Subjective does not mean arbitrary
Christians
who argue against a non-theistic ground for moral behavior, going all
the way back to C.S. Lewis, are making a fundamental folly: they are
conflating
subjective with
arbitrary. Morality is not
objective. Even Christians, in practice, do not believe such a thing. We
all experience moral impulses and moral reasoning subjectively.
However, we have
non-arbitrary reasons for adhering to norms of
moral behavior. There are rational reasons for treating others fairly,
for doing acts of goodwill, and even for sacrificing ourselves for the
good of others.

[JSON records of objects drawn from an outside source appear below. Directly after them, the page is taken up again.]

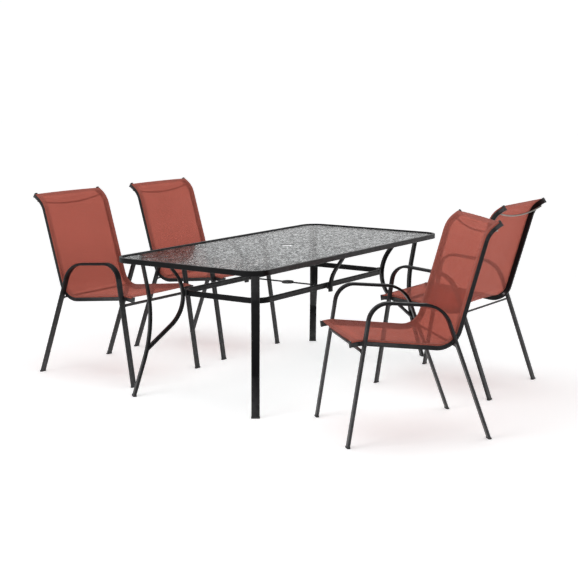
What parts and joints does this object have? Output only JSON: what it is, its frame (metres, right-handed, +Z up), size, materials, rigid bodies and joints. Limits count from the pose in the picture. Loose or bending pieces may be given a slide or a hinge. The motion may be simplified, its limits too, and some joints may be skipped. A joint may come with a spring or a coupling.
{
  "type": "patio dining set",
  "caption": "Patio dining set: rectangular table with textured glass top and umbrella hole, bowed tube legs, and stacking armchairs with red mesh slings.",
  "frame": {"origin": "on the floor, on the axis of the table's umbrella hole", "axes": "+Z up, X along the table's long side, Y across the table; the two chairs that stand together are on +Y"},
  "size_m": [1.9096, 2.67, 0.9723],
  "materials": {
    "table_frame": "charcoal black powder coat, satin",
    "table_glass": "pebbled tempered glass",
    "chair_frame": "charcoal black powder coat, satin",
    "bare_rod": "dull zinc-plated rod",
    "sling_mesh": "terracotta red woven mesh, slightly see-through",
    "plastic_black": "matte black moulded plastic",
    "fasteners": "zinc-plated steel"
  },
  "bodies": {
    "table": {"glass_top": "table_glass", "rim_side_rails": "table_frame", "rim_end_rails": "table_frame", "rim_connectors": "table_frame", "corner_plates": "table_frame", "lower_ring": "table_frame", "ring_spacers": "plastic_black", "umbrella_bar": "table_frame", "table_feet": "plastic_black", "table_bolts": "fasteners", "mid_strut_back": "table_frame", "mid_strut_front": "table_frame", "leg_back_right": "table_frame", "brace_back_right": "table_frame", "leg_front_right": "table_frame", "brace_front_right": "table_frame", "leg_back_left": "table_frame", "brace_back_left": "table_frame", "leg_front_left": "table_frame", "brace_front_left": "table_frame"},
    "chair_1": {"chair_1_right_leg_loop": "chair_frame", "chair_1_left_leg_loop": "chair_frame", "chair_1_right_side_rail": "chair_frame", "chair_1_left_side_rail": "chair_frame", "chair_1_crossbars": "chair_frame", "chair_1_back_spreader": "bare_rod", "chair_1_sling": "sling_mesh", "chair_1_sling_splines": "plastic_black", "chair_1_end_plugs": "plastic_black", "chair_1_bolts": "fasteners"},
    "chair_2": {"chair_2_right_leg_loop": "chair_frame", "chair_2_left_leg_loop": "chair_frame", "chair_2_right_side_rail": "chair_frame", "chair_2_left_side_rail": "chair_frame", "chair_2_crossbars": "chair_frame", "chair_2_back_spreader": "bare_rod", "chair_2_sling": "sling_mesh", "chair_2_sling_splines": "plastic_black", "chair_2_end_plugs": "plastic_black", "chair_2_bolts": "fasteners"},
    "chair_3": {"chair_3_right_leg_loop": "chair_frame", "chair_3_left_leg_loop": "chair_frame", "chair_3_right_side_rail": "chair_frame", "chair_3_left_side_rail": "chair_frame", "chair_3_crossbars": "chair_frame", "chair_3_back_spreader": "bare_rod", "chair_3_sling": "sling_mesh", "chair_3_sling_splines": "plastic_black", "chair_3_end_plugs": "plastic_black", "chair_3_bolts": "fasteners"},
    "chair_4": {"chair_4_right_leg_loop": "chair_frame", "chair_4_left_leg_loop": "chair_frame", "chair_4_right_side_rail": "chair_frame", "chair_4_left_side_rail": "chair_frame", "chair_4_crossbars": "chair_frame", "chair_4_back_spreader": "bare_rod", "chair_4_sling": "sling_mesh", "chair_4_sling_splines": "plastic_black", "chair_4_end_plugs": "plastic_black", "chair_4_bolts": "fasteners"}
  },
  "joints": [
    {"name": "chair_1_slide", "type": "slide", "parent": "table", "child": "chair_1", "axis": [0, 1, 0], "range_m": [-0.15, 0.45]},
    {"name": "chair_2_slide", "type": "slide", "parent": "table", "child": "chair_2", "axis": [0, 1, 0], "range_m": [-0.15, 0.45]},
    {"name": "chair_3_slide", "type": "slide", "parent": "table", "child": "chair_3", "axis": [0.7385, -0.6743, 0], "range_m": [-0.1, 0.2]},
    {"name": "chair_4_slide", "type": "slide", "parent": "table", "child": "chair_4", "axis": [0, -1, 0], "range_m": [-0.15, 0.45]}
  ]
}
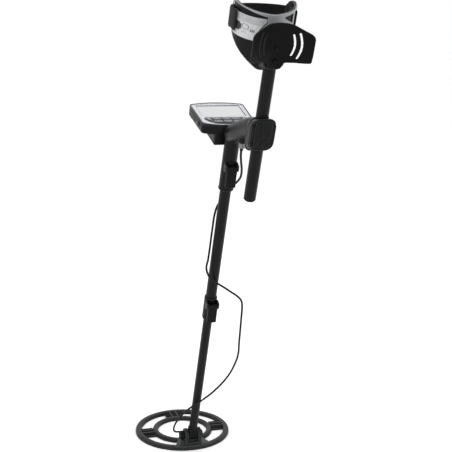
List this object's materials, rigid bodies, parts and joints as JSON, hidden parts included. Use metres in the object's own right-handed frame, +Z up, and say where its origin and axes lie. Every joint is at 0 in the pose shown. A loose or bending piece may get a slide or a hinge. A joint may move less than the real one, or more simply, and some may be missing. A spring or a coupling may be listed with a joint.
{
  "type": "metal detector",
  "caption": "Hand-held metal detector with a ring search coil on a telescopic shaft, a display box, a hand grip, an arm cuff with a strap and a loose coil cable.",
  "frame": {"origin": "middle of the hand grip, where the hand holds it", "axes": "+X to the user's right, +Y forward from the user towards the coil, +Z up; the shaft leans 20.4 degrees back towards the user"},
  "size_m": [0.215, 0.7064, 0.9612],
  "materials": {
    "tube": "black anodised, satin",
    "housing": "fine moulded grain",
    "box": "fine moulded grain",
    "bezel": "silver grey, satin",
    "coil": "fine moulded grain",
    "lock": "matt",
    "trim": "smooth",
    "glass": "clear over a grey display",
    "key": "matt",
    "rubber": "matt",
    "cable": "smooth jacket",
    "steel": "plain",
    "winding": "enamelled copper wire",
    "board": "solder mask",
    "cell": "printed wrapper",
    "foam": "knitted face over foam",
    "webbing": "woven nylon"
  },
  "bodies": {
    "handle": {"handle_frame": "housing", "box_lower": "box", "box_bezel": "bezel", "display_window": "glass", "display_module": "trim", "key_mat": "rubber", "main_board": "board", "speaker": "steel", "battery_1": "cell", "battery_2": "cell", "headphone_jack": "steel", "cable_socket": "steel", "cable_plug": "lock", "clamp_cover": "housing", "clamp_screw_1": "steel", "clamp_screw_2": "steel", "clamp_screw_3": "steel", "clamp_screw_4": "steel", "clamp_seal": "rubber", "upper_lock_pin": "steel", "cable_upper": "cable"},
    "upper_lever": {"upper_lock_lever": "lock"},
    "middle": {"middle_tube": "tube", "lower_lock_collar": "lock", "lower_lock_pin": "steel", "cable_loop": "cable"},
    "lower_lever": {"lower_lock_lever": "lock"},
    "lower": {"lower_tube": "housing", "tilt_yoke": "housing", "cable_tail": "cable"},
    "coil": {"coil_shell": "coil", "coil_skid": "coil", "transmit_winding": "winding", "receive_winding": "winding", "cable_gland": "lock", "tilt_bolt": "lock", "washer_left": "rubber", "washer_right": "rubber"},
    "knob": {"tilt_knob": "lock"},
    "arm": {"arm_tube": "tube", "tube_cap": "rubber", "stand_plate": "housing", "stand_screw_1": "steel", "stand_screw_2": "steel", "cuff_shell": "housing", "cuff_trim": "trim", "cuff_label": "bezel", "cuff_liner": "foam", "cuff_strap": "webbing"},
    "door": {"battery_door": "box"},
    "ring": {"plug_ring": "steel"},
    "button_left": {"key_left": "key"},
    "button_right": {"key_right": "key"},
    "button_1": {"key_1": "key"},
    "button_2": {"key_2": "key"},
    "button_3": {"key_3": "key"},
    "button_4": {"key_4": "key"},
    "button_5": {"key_5": "key"},
    "button_6": {"key_6": "key"}
  },
  "joints": [
    {"name": "middle_slide", "type": "slide", "parent": "handle", "child": "middle", "axis": [0, -0.3486, 0.9373], "range_m": [-0.05, 0], "deforming": ["cable_upper"]},
    {"name": "upper_lock", "type": "hinge", "parent": "handle", "child": "upper_lever", "pos_m": [0, 0.07644, -0.0836], "axis": [-1, 0, 0], "range_deg": [0, 80]},
    {"name": "lower_slide", "type": "slide", "parent": "middle", "child": "lower", "axis": [0, -0.3486, 0.9373], "range_m": [-0.06, 0.24], "deforming": ["cable_loop"]},
    {"name": "lower_lock", "type": "hinge", "parent": "middle", "child": "lower_lever", "pos_m": [0, 0.18708, -0.37853], "axis": [-1, 0, 0], "range_deg": [0, 80]},
    {"name": "coil_tilt", "type": "hinge", "parent": "lower", "child": "coil", "pos_m": [0, 0.33244, -0.71603], "axis": [1, 0, 0], "range_deg": [-60, 100], "deforming": ["cable_tail"]},
    {"name": "knob_turn", "type": "hinge", "parent": "coil", "child": "knob", "pos_m": [0, 0.33244, -0.71603], "axis": [1, 0, 0], "continuous": true},
    {"name": "arm_slide", "type": "slide", "parent": "handle", "child": "arm", "axis": [0, -0.3486, 0.9373], "range_m": [-0.065, 0.085]},
    {"name": "door_hinge", "type": "hinge", "parent": "handle", "child": "door", "pos_m": [0, 0.15729, -0.02049], "axis": [-1, 0, 0], "range_deg": [0, 95]},
    {"name": "ring_turn", "type": "hinge", "parent": "handle", "child": "ring", "pos_m": [0, 0.02122, -0.03409], "axis": [0, -0.3486, 0.9373], "continuous": true},
    {"name": "press_left", "type": "slide", "parent": "handle", "child": "button_left", "axis": [0, 0.304, -0.9527], "range_m": [0, 0.001], "stiffness_N_per_m": 400},
    {"name": "press_right", "type": "slide", "parent": "handle", "child": "button_right", "axis": [0, 0.304, -0.9527], "range_m": [0, 0.001], "stiffness_N_per_m": 400},
    {"name": "press_1", "type": "slide", "parent": "handle", "child": "button_1", "axis": [0, 0.304, -0.9527], "range_m": [0, 0.001], "stiffness_N_per_m": 400},
    {"name": "press_2", "type": "slide", "parent": "handle", "child": "button_2", "axis": [0, 0.304, -0.9527], "range_m": [0, 0.001], "stiffness_N_per_m": 400},
    {"name": "press_3", "type": "slide", "parent": "handle", "child": "button_3", "axis": [0, 0.304, -0.9527], "range_m": [0, 0.001], "stiffness_N_per_m": 400},
    {"name": "press_4", "type": "slide", "parent": "handle", "child": "button_4", "axis": [0, 0.304, -0.9527], "range_m": [0, 0.001], "stiffness_N_per_m": 400},
    {"name": "press_5", "type": "slide", "parent": "handle", "child": "button_5", "axis": [0, 0.304, -0.9527], "range_m": [0, 0.001], "stiffness_N_per_m": 400},
    {"name": "press_6", "type": "slide", "parent": "handle", "child": "button_6", "axis": [0, 0.304, -0.9527], "range_m": [0, 0.001], "stiffness_N_per_m": 400}
  ]
}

I won't tread on the subject here, as this post is
already quite lengthy, but a fine primer can be found
here.
The very notion of grounding morality in God's commands
necessarily
makes morality arbitrary. If even the indiscriminate killing of
children as a part of a hostile military conquest can be viewed as
circumstantially moral, then what act
can't be circumstantially moral? Truly, with God, everything is permitted.